I grew up in Cuba until the age of 11. My childhood was filled with the sound of drumming from the Santería rites next door, where the Santera (priestess) who had assimilated the Catholic saints into the African Gods, kept the music flowing through the night. I woke up early in the morning when the drumming stopped. Conventional private piano lessons and music theory sat alongside salsa, dancing all the time and Afro-Cuban songs full of joy even if they were sad songs. After the Bay of Pigs Invasion, my parents sent my sister and I to live with our uncle and aunt in Arizona to shield us – we left for a few months and never returned. We spoke English in a month. 7 years later my parents followed, and we moved to New Orleans, the closest thing culturally to Cuba. I entered Tulane University on a Maths scholarship, but I very quickly realised the calling of music and swapped degrees. This led to nine years of scholarships - a Marshall Scholarship with three years at the Royal Academy; one year travelling in Norway, Italy and other European countries working in Computer music; and then finally studying composition at the University of Surrey under Reginald Smith Brindle.
Ingrid Culliford and I set up Lontano while we were at the Academy and I had joined as a pianist under conductor John Carewe who also mentored Simon Rattle. He instilled in us the importance of understanding style and a love of contemporary music – Radio 3 even invited us to perform on the radio after they heard us at the Academy. John realised I wanted to conduct and he stepped aside.

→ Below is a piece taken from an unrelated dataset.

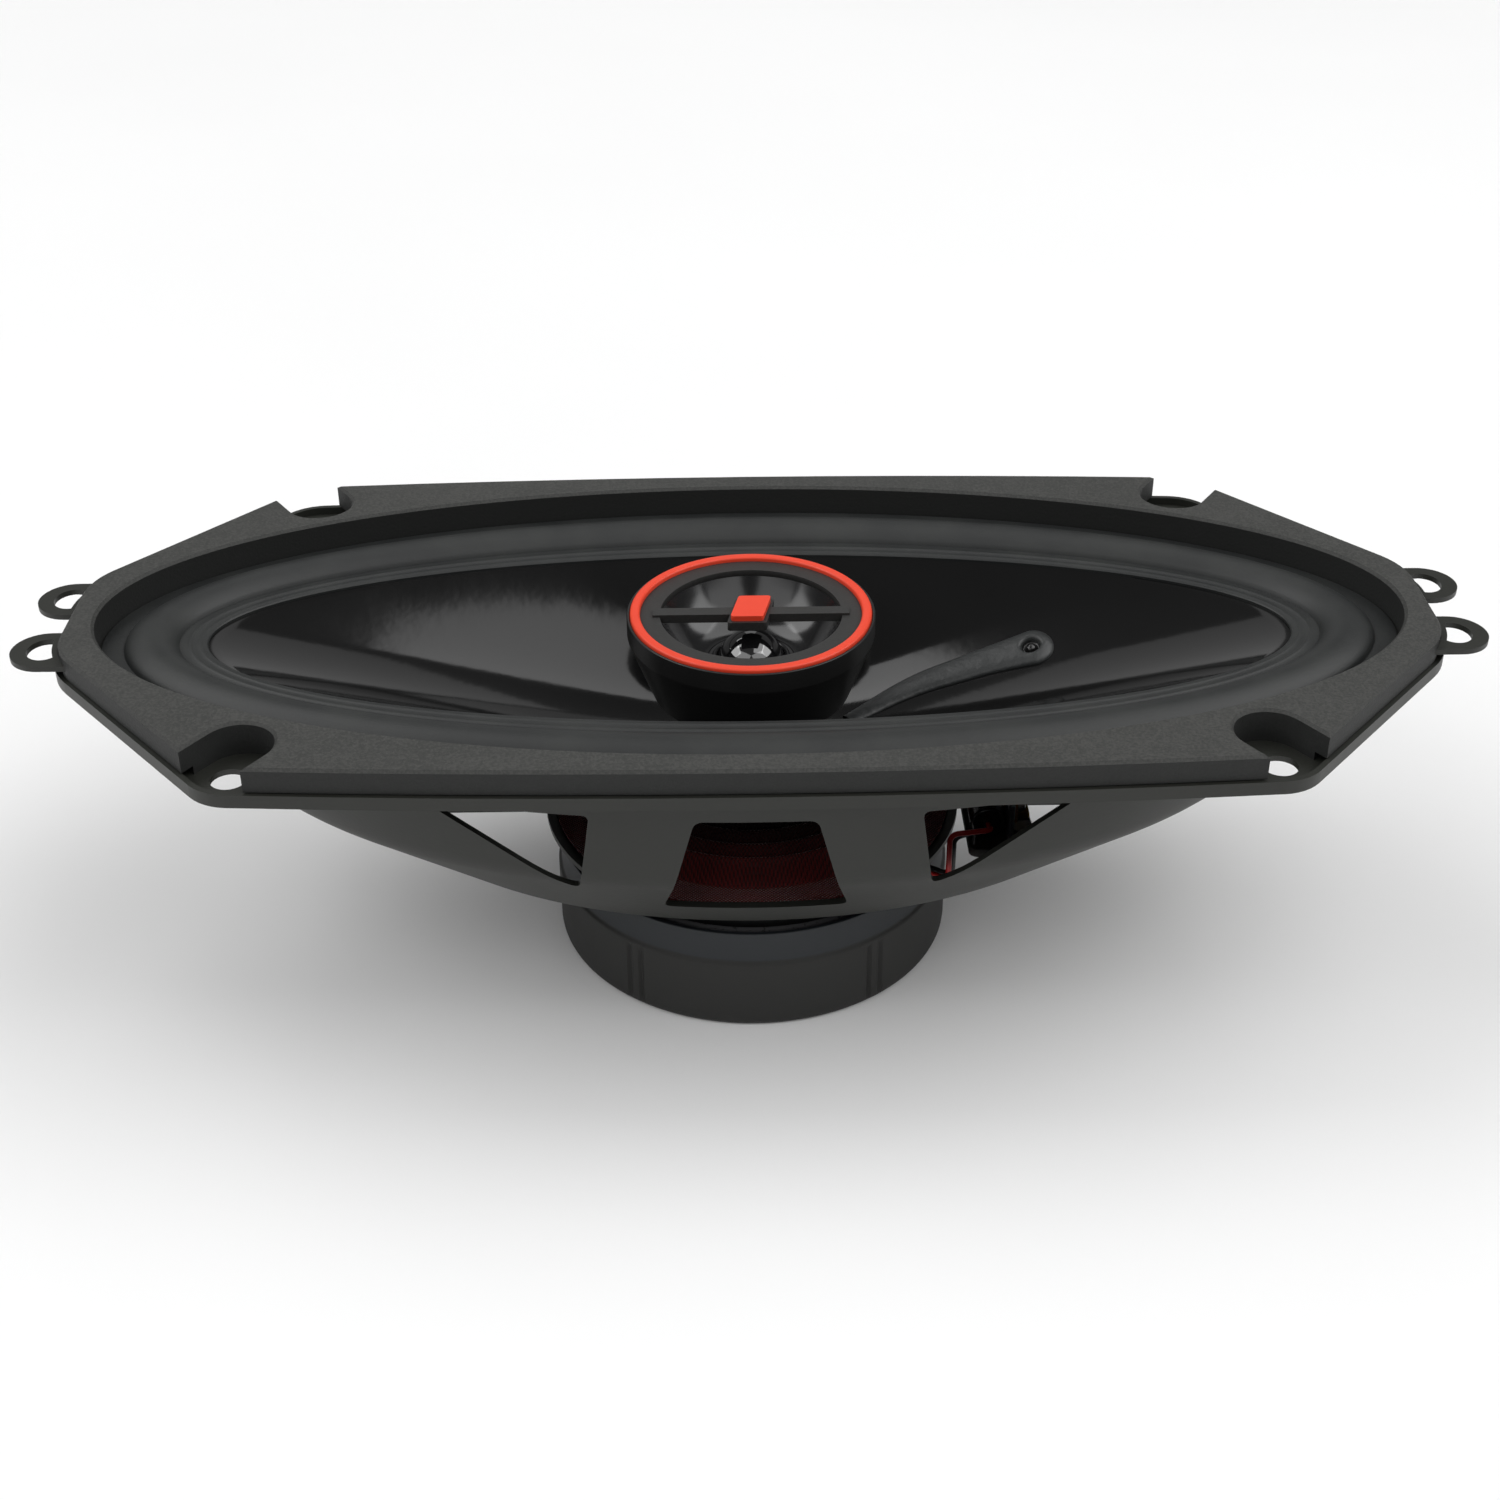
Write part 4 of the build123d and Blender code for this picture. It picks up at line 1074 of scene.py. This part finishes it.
# %% Winding
WIRE_PITCH, WIRE_BULGE = 0.32, 0.15
FORMER_R, WIRE_R = 12.8, 13.34
TURN_PARTS = (0.1, 0.3, 0.5, 0.7, 0.9)


def winding():
    _, _, low, high = span("voice_coil_winding")
    profile = [(FORMER_R, high), (FORMER_R, low)]
    for turn_index in range(round((high - low) / WIRE_PITCH)):
        for part in TURN_PARTS:
            z = low + (turn_index + part) * WIRE_PITCH
            profile.append((WIRE_R + WIRE_BULGE * sin(pi * part), min(z, high)))
    return turned("coil_turns", profile)


place(winding(), "cone", "copper_wire", "voice_coil_winding")

# %% [markdown]
# The magnet wears a moulded rubber boot. Its side is divided into plain panels by fine upright grooves, and
# it steps in above a shoulder. Grooves in bump alone wouldn't show at the outline, and enough points all
# round would be wasteful, so the rings get extra points only beside each groove.

# %% Boot grooves
BOOT_R, BOOT_PANELS, PANEL_ANGLE = 36.6, 5, 34
GROOVE_HALF, GROOVE_DEPTH, GROOVE_FLOOR = 0.45, 0.5, 0.15
GROOVE_POINTS = (-2, -1.4, -1, -0.6, -0.2, 0.2, 0.6, 1, 1.4, 2)      # in half widths of a groove


def boot_turns():
    """Angles of a ring's points, close together at the grooves, and the grooves' own angles."""
    middles = []
    for panel in range(BOOT_PANELS):
        middles += [radians(-90 + 360 * panel / BOOT_PANELS + side * PANEL_ANGLE) for side in (-1, 1)]
    turns = [(2 * pi * i / AROUND) % (2 * pi) for i in range(AROUND)]
    for middle in middles:
        turns += [(middle + offset * GROOVE_HALF / BOOT_R) % (2 * pi) for offset in GROOVE_POINTS]
    return sorted(set(round(turn, 6) for turn in turns)), middles


def groove(turn, middles, radius):
    """Depth of the nearest groove at an angle."""
    gaps = [abs((turn - middle + pi) % (2 * pi) - pi) * radius for middle in middles]
    return GROOVE_DEPTH * (1 - ease((min(gaps) - GROOVE_FLOOR) / GROOVE_HALF))


print("points in a ring of the boot", len(boot_turns()[0]))

# %% [markdown]
# The boot itself is the same profile at every angle, less the grooves, which fade out before the shoulder
# and before the rounded foot. The slot in its floor, where the tweeter's wires come out, is punched last.

# %% Magnet boot
BOOT_BOTTOM, BOOT_TOP, BOOT_FLOOR = -58.6, -38.8, -57.3
SHOULDER = ((36.6, -45.0), (36.0, -44.5))
BOOT_TOP_R, BOOT_INNER, BOOT_OPENING = 35.7, 35.0, 29.0
BOOT_ROUNDS, BOOT_SPACING = (1.6, 0.3, 0.3, 0.25), 1.2
GROOVE_LOW, GROOVE_HIGH, GROOVE_FADE = -57.6, -45.4, 0.8
SLOT_X, SLOT_HALF, SLOT_Z, SLOT_TURN = (28.8, 35.2), 1.8, (-60, -56.6), radians(-33)


def boot_path():
    """The boot's section, from the floor's opening round the outside and back along the inside."""
    corners = [(BOOT_OPENING, BOOT_BOTTOM), (BOOT_R, BOOT_BOTTOM), *SHOULDER,
               (BOOT_TOP_R, BOOT_TOP), (BOOT_INNER, BOOT_TOP)]
    outer = rounded([(*corner, 0) for corner in corners], BOOT_ROUNDS)
    inner = [(BOOT_INNER, BOOT_TOP), (BOOT_INNER, BOOT_FLOOR), (BOOT_OPENING, BOOT_FLOOR)]
    return divided(outer, BOOT_SPACING) + [Vector((*corner, 0)) for corner in inner]


def wire_slot():
    """The slot's outline, turned to where the wires run."""
    (near, far), half = SLOT_X, SLOT_HALF
    c, s = cos(SLOT_TURN), sin(SLOT_TURN)
    corners = ((near, -half), (far, -half), (far, half), (near, half))
    return [(x * c - y * s, x * s + y * c) for x, y in corners]


def boot():
    turns, middles = boot_turns()
    rings = []
    for radius, z, _ in boot_path():
        fade = ease((z - GROOVE_LOW) / GROOVE_FADE) * ease((GROOVE_HIGH - z) / GROOVE_FADE)
        depth = fade if radius > SHOULDER[1][0] else 0.0
        cuts = [(radius - depth * groove(turn_at, middles, radius), turn_at) for turn_at in turns]
        rings.append([(cut * cos(turn_at), cut * sin(turn_at), z) for cut, turn_at in cuts])
    tool = bmesh.new()
    prism(tool, wire_slot(), *SLOT_Z)
    return punch(skin("boot_cup", rings, loop=True), tool)


place(boot(), "frame", "boot_rubber", "magnet_boot")

# %% [markdown]
# Two braided leads hang from the eyelet to the terminals and flex as the cone moves. A braid is strands that
# wind both ways round a core. A bump on one tube wouldn't show at its outline, so each lead is a bundle of
# thin helices along one smooth line, and each point's share of the cone's motion is worked out from its
# height.

# %% Line and strands
STRANDS, STRAND_R, STRAND_SIDES = 8, 0.13, 6
BRAID_R, BRAID_WEAVE, LAY = 0.3, 0.06, 3.2


def smooth_line(points):
    """Places along a smooth curve with the given control points."""
    line = bpy.data.curves.new("line", "CURVE")
    line.dimensions = "3D"
    spline = line.splines.new("NURBS")
    spline.points.add(len(points) - 1)
    for control, point in zip(spline.points, points):
        control.co = (*point, 1)
    spline.order_u = 3
    spline.use_endpoint_u = True
    spline.resolution_u = 24
    holder = bpy.data.objects.new("line", line)
    path = [v.co.copy() for v in bpy.data.meshes.new_from_object(holder).vertices]
    bpy.data.objects.remove(holder)
    return path


def line_frames(path):
    """Each place with two directions across the line and its distance along it."""
    frames, side, run = [], Vector((1, 0, 0)), 0.0
    for i, centre in enumerate(path):
        ahead = (path[min(i + 1, len(path) - 1)] - path[max(i - 1, 0)]).normalized()
        side = (side - ahead * side.dot(ahead)).normalized()
        frames.append((centre, side.copy(), ahead.cross(side), run))
        if i + 1 < len(path):
            run += (path[i + 1] - centre).length
    return frames


def strand_points(frames, strand):
    """Rings of one strand, which winds round the line."""
    way = 1 if strand % 2 else -1
    points = []
    for centre, u, v, run in frames:
        turn_at = 2 * pi * strand / STRANDS + way * 2 * pi * run / LAY
        weave = BRAID_R + BRAID_WEAVE * cos(STRANDS * turn_at / 2)
        out = u * cos(turn_at) + v * sin(turn_at)
        beside = u.cross(v).cross(out)
        for angle in (2 * pi * k / STRAND_SIDES for k in range(STRAND_SIDES)):
            points.append(centre + out * (weave + STRAND_R * cos(angle)) + beside * STRAND_R * sin(angle))
    return points


def strand_faces(rows, base):
    """The sides and both ends of one strand, whose points start at the base."""
    sides = STRAND_SIDES
    faces = []
    for i in range(rows - 1):
        low, high = base + i * sides, base + (i + 1) * sides
        faces += [(low + j, low + (j + 1) % sides, high + (j + 1) % sides, high + j) for j in range(sides)]
    last = base + sides * (rows - 1)
    return faces + [tuple(range(base, base + sides)), tuple(range(last + sides - 1, last - 1, -1))]


print("braid of", STRANDS, "strands")

# %% [markdown]
# The leads leave the eyelet on either side and hang down to their tabs. A simulated cord would find its own
# sag, but these are short, stiff and nearly hidden, so their lines were set one by one. The upper ends are
# measured from the eyelet and the lower ones from the height of the board.

# %% Braided leads
LEADS = {"tinsel_lead_positive": (-16.6, -1, 13.0), "tinsel_lead_negative": (-9.2, 1, 10.0)}
FIXED_END = 2.0                   # the first and last 2 mm move fully with one body


def braid(name, points):
    frames = line_frames(smooth_line(points))
    mesh_points, faces = [], []
    for strand in range(STRANDS):
        faces += strand_faces(len(frames), len(mesh_points))
        mesh_points += strand_points(frames, strand)
    mesh = bpy.data.meshes.new(name)
    mesh.from_pydata([point * MM for point in mesh_points], [], faces)
    return tidy(add(name, mesh))


def lead_points(tab_y, side, drop):
    x, y, _ = LEAD_ROUTE[0]
    z = cone_height(x, y)
    board = span("terminal_board")[3]
    return [
        Vector((x + 1.2 * side, y + 1.6, z - 2.2)), Vector((x + 1.0 * side, y - 1.8, z - 9)),
        Vector((x - 2.5 + side, (y + tab_y) / 2, board + drop)),
        Vector((47.3, tab_y + 1.8, board + 0.6 * drop)), Vector((47.0, tab_y, board + 2.5)),
    ]


for node, shape in LEADS.items():
    lead = place(braid(node + "_braid", lead_points(*shape)), None, "tinsel_braid", node)
    low, high = span(node)[2:]
    flex = high - low - 2 * FIXED_END
    follow(lead, lambda p, start=low + FIXED_END, flex=flex: ease((p.z - start) / flex))

# %% [markdown]
# The other parts are plates, rivets, tabs and small mouldings whose CAD shape is already right. They could be
# built again, but it would gain nothing, so they keep it and get a finish. A perfectly sharp corner catches
# no light, so the ones that can be seen also get a weld, which joins their split corners, and a narrow bevel.

# %% Finishes on the frame's own parts
BEVELS = {
    "top_plate": 0.3, "back_plate_pole": 0.3, "ferrite_magnet": 0.3, "frame_rivets": 0.3, "badge": 0.3,
    "tweeter_faceplate": 0.25, "tweeter_post_nut": 0.2, "terminal_rivets": 0.2, "terminal_board": 0.15,
    "tweeter_cup": 0.15, "terminal_positive": 0.12, "terminal_negative": 0.12,
}
WELD_REACH, BEVEL_SEGMENTS = 1e-6, 2


def soften(piece, width):
    weld = piece.modifiers.new("weld", "WELD")
    weld.merge_threshold = WELD_REACH
    bevel = piece.modifiers.new("bevel", "BEVEL")
    bevel.width, bevel.segments = width * MM, BEVEL_SEGMENTS
    bevel.limit_method, bevel.angle_limit = "ANGLE", SMOOTH_ANGLE
    bevel.harden_normals = True


SLOT_OF = {part["node"]: part["material_slot"] for part in frame["record"]["subparts"]}
for node, part in NODES.items():
    part.data.materials.clear()
    part.data.materials.append(Finish.made[SLOT_OF[node]].material)
    if node in BEVELS:
        soften(part, BEVELS[node])
print("finished", len(NODES), "nodes,", len(BEVELS), "of them bevelled")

Contemporary music in the 80s was thrilling – the Arts Council supported many small grass roots ensembles. Lontano worked for the British Council touring Canada, US, Mexico, Latin America, Western Europe and Eastern Europe – many times presenting programmes equally balanced of female and male composers. We did our first Prom in 1984 when I was 32 – I was the first woman conductor at the Festival. The Arts Council was progressive supporting the avant-garde movement and we fiercely began to promote music of Judith Weir, Nicola Lefanu, and Elizabeth Maconchy, who all featured on the first discs on Lorelt supported by a grant from the Arts Council.
This was 1992 and it also coincided with an offer to make another recording where I was offered a pittance as my conducting fee. I stood my ground and refused to accept the rate offered. The record company complained to the board financing that I was being difficult, but the Ralph Vaughan Williams Trust stood up for me, seeing that I had been offered half the rate of a male conductor, and they decided to back me. The record company capitulated. It provided the turning point to launch Lorelt.
The first three albums set the course of Lorelt for the next 30 years – Volumes 1 & 2 British Women Composers and another on Villa-Lobos. LNT 101 was music by Elizabeth Maconchy, Nicola Lefanu, Lindsay Cooper and Errolyn Wallen, LNT103 was music by Judith Weir, Eleanor Alberga, Melinda Maxwell, Hilary Tann and my own music. No one was recording these women composers and the advent of the CD allowed us to print small amounts of CDs, instead of the minimum 30,000 copies to make an LP. So, with a modest income and modest grants we were able to sustain the label and support these overlooked voices from diverse backgrounds – many have thanked us since for supporting them at the start of their careers and giving them the first step up. We were also the first independent label to offer digital downloads, when digital downloads became available.
We thought it was just as important to recognise the women composers forgotten by history too, so we produced LNT 109 Fleurs Jetées, songs by French female composers Pauline Viardot Garcia, Nadia Boulanger and Cécile Chaminade. Ethel Smyth appears alongside Amy Beach.
Latin American composers also feature strongly throughout the catalogue – Alberto Ginastera, Villa Lobos, Ernesto and Ernestina Lecuona, and Ernesto Nazareth.
Now more recently we have been recording the piano music of Florence Price with Samantha Ege, followed by Black Renaissance Woman about the sorority of black women composers in Chicago. Samantha’s new disc with Castle of our Skins celebrates composers of the African diaspora – this is LNT 147.
This takes us up to our first 50 CDs in 30 years – LNT 148 will be piano music by Fanny Mendelssohn, with some works never recorded before; LNT 149 Chamber Music of Charles Shadle who is part Choctaw and whose music is influenced by Native American Culture. Our 50th disc will be the complete piano works of Doreen Carwithen which Lontano, Samantha Ege and I will record in June 2023 for release in October 2023.
I am eternally grateful to all the women who came before me and who provided me with the inspiration for my own career, all those who dared to speak their mind: Nadia Boulanger, Gertrude Stein, Virginia Woolf, Germaine Greer. I am proud of Lorelt’s 30th anniversary milestone but I know that our work is not complete - there are so many other good composers who still need to be heard.